Fish, being a great shell, provides this via `path` command[0]

[0]: https://fishshell.com/docs/current/cmds/path.html

jl6•12mo ago
> for the primary purpose of helping other programs know where to find stuff

Potential footgun to make a program rely on this to locate, say, a shared library (as in one of the examples), if there’s a possibility that someone has smuggled a malware’d version of it into, say, /tmp, since it defaults to searching the root directory.

spyrja•12mo ago
Kind of, but also kind of not. I mean if someone can smuggle a file into some random directory, chances are they have enough access to write directly to the "correct" folder to begin with. Personally I wouldn't execute or otherwise load any sort of executable content from a non-root directory (although certainly there are many people who wouldn't even think twice before doing such a thing). So it really just boils down to having a sane security-policy. Restrict searches with something like "path -d /usr *" and you are guaranteed not to scoop-up something that was world-writable in the first place. In fact in the example given in the README, that is precisely how that would have worked. Both /lib32 and /lib64 are owned by "root" and hence not a concern.
jl6•12mo ago
Naturally every footgun is guaranteed to be safe as long as you use it right :)

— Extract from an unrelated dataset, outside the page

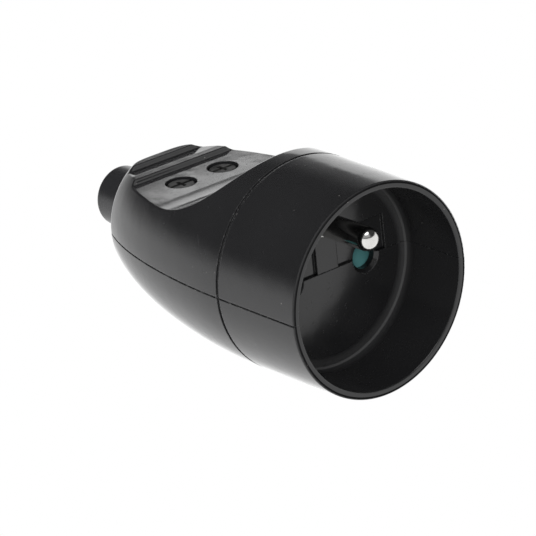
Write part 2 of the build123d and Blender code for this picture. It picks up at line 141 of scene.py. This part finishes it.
# %% Helpers for groups and materials
def new_group(name, inputs, outputs):
    """Empty shader group with float inputs {name: value} and outputs {name: type}."""
    group = bpy.data.node_groups.new(name, "ShaderNodeTree")
    for label, value in inputs.items():
        socket = group.interface.new_socket(label, in_out="INPUT", socket_type="NodeSocketFloat")
        socket.default_value = value
    for label, kind in outputs.items():
        group.interface.new_socket(label, in_out="OUTPUT", socket_type="NodeSocket" + kind)
    start = group.nodes.new("NodeGroupInput")
    end = group.nodes.new("NodeGroupOutput")
    return group, start.outputs, end.inputs


def use_group(tree, group, **values):
    """Place a group in a material with its own values and return its outputs."""
    node = tree.nodes.new("ShaderNodeGroup")
    node.node_tree = group
    for name, value in values.items():
        node.inputs[name.replace("_", " ")].default_value = value
    return node.outputs


def new_material(name):
    """Material with a node tree, its Principled shader and nothing else set."""
    material = bpy.data.materials.new(name)
    material.use_nodes = True
    tree = material.node_tree
    return material, tree, tree.nodes["Principled BSDF"]


print("group helpers are ready")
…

I wonder if a safer default would be to start searches at the current directory rather than the root directory?

spyrja•12mo ago
I did actually consider that at one point, but eventually decided against it because I felt would have meant a sacrifice in performance; first you'd do the local search, then start at the very top and recurse back down, checking every single entry against the local path to be sure that you don't do the local traversal all over again. Fortunately the code base is very clean and straight-forward, so it would be a fairly trivial excercise to just fork the repo and make those changes yourself to get that kind of behaviour.
spyrja•12mo ago
Well I ran a bunch of tests and it turns out that the performance wasn't actually impacted very much after all. So the changes are official. I also made some other adjustments to the default behaviour; if no pattern is specified then it just matches everything. In other words, "path -f" prints every regular file in the filesystem (starting in the current one). Anyway, thanks for the suggestion, otherwise I may not gone down that (decidedly satisfying) rabbit-hole!
account-5•12mo ago
I've been finding nushell's `ls` with a where clause is pretty good for this. There's also the `find` command too.